> What you need to do
Return only the lines from the top of the material through the line marked by "the two washers", unaltered.

:::::

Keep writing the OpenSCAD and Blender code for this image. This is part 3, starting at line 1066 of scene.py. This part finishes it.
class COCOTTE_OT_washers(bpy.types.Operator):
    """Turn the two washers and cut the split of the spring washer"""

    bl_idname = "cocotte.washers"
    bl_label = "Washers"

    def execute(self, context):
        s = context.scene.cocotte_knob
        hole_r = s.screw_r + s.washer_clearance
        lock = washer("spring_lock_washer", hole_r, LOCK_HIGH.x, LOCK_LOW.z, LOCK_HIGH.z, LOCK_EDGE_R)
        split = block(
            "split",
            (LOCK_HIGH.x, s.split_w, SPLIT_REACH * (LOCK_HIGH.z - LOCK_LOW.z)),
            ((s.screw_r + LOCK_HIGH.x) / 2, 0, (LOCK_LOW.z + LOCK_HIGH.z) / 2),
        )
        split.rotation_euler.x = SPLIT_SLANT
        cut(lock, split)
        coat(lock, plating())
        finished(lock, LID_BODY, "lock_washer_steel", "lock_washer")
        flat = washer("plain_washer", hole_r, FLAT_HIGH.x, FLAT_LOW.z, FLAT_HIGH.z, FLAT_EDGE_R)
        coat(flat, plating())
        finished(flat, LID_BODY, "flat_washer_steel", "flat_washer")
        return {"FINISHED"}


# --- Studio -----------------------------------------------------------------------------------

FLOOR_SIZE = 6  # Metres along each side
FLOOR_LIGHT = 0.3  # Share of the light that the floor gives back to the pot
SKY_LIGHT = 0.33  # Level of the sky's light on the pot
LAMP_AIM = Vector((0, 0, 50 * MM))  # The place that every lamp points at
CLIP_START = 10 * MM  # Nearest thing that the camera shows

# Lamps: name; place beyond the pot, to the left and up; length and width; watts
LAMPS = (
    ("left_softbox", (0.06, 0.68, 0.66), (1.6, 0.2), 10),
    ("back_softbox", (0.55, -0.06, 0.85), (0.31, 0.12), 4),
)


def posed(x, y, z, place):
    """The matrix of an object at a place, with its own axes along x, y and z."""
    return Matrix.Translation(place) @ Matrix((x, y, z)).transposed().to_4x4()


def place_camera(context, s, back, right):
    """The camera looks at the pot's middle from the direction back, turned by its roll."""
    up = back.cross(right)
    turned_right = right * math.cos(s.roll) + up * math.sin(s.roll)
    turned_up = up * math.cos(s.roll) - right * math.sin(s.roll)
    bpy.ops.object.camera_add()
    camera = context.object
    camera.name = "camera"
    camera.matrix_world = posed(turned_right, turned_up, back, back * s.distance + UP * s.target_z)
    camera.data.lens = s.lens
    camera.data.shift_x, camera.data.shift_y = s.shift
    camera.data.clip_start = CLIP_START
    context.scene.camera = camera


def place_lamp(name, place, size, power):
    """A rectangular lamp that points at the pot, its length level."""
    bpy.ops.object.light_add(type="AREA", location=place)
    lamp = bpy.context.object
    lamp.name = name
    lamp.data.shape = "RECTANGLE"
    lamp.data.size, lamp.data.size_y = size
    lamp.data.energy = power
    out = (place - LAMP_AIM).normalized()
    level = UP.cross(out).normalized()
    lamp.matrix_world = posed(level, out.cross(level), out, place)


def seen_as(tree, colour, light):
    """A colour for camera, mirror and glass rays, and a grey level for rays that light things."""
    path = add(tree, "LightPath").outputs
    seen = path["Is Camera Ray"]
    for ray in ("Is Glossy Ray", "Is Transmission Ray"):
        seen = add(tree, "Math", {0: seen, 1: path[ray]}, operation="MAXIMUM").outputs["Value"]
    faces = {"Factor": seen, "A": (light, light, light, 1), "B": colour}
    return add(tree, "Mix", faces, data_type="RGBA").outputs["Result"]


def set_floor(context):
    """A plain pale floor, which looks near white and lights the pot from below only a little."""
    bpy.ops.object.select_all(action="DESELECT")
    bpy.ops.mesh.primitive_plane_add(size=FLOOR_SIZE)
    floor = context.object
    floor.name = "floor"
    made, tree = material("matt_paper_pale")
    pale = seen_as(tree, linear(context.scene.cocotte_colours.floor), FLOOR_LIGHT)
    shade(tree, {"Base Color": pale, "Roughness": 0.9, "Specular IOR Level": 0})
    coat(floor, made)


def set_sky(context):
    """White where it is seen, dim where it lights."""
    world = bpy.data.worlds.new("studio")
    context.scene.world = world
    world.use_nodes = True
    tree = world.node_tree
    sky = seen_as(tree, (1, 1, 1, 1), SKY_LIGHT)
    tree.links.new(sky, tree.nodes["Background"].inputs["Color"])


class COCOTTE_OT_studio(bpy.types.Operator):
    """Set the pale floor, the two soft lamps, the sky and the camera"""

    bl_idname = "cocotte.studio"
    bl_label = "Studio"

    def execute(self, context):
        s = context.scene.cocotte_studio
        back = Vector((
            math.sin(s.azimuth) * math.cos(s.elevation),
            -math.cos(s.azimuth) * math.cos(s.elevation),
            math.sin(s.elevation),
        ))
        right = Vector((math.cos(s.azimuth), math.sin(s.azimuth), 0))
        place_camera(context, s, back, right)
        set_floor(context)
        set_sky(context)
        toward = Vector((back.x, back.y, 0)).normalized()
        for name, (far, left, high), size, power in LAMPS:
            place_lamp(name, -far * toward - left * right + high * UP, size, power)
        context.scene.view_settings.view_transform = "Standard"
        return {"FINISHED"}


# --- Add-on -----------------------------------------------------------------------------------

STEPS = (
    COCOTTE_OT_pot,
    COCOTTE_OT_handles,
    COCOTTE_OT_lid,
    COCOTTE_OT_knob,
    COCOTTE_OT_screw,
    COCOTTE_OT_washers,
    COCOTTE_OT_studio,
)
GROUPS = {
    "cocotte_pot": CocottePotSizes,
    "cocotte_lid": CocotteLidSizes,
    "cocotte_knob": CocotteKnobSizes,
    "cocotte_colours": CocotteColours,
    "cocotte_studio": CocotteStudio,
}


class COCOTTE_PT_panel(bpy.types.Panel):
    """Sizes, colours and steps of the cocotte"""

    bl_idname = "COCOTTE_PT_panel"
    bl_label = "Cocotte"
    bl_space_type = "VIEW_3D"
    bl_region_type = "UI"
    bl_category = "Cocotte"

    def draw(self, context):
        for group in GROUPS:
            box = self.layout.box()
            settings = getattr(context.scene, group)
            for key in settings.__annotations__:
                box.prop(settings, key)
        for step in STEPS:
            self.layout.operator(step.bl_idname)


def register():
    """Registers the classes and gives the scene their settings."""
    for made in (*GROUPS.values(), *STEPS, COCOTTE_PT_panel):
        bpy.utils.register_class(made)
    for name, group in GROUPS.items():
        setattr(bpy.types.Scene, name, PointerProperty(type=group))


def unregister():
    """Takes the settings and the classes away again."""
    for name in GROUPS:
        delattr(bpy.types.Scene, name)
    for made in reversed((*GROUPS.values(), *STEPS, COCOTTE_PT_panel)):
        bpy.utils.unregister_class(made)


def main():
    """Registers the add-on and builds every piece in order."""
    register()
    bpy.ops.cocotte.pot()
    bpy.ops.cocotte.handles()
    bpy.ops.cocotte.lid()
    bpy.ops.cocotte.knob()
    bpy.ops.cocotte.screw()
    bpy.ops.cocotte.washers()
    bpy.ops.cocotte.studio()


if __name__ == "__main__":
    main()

:::::

> The output
Keep writing the OpenSCAD and Blender code for this image. This is part 3, starting at line 1066 of scene.py. This part finishes it.
class COCOTTE_OT_washers(bpy.types.Operator):
    """Turn the two washers and cut the split of the spring washer"""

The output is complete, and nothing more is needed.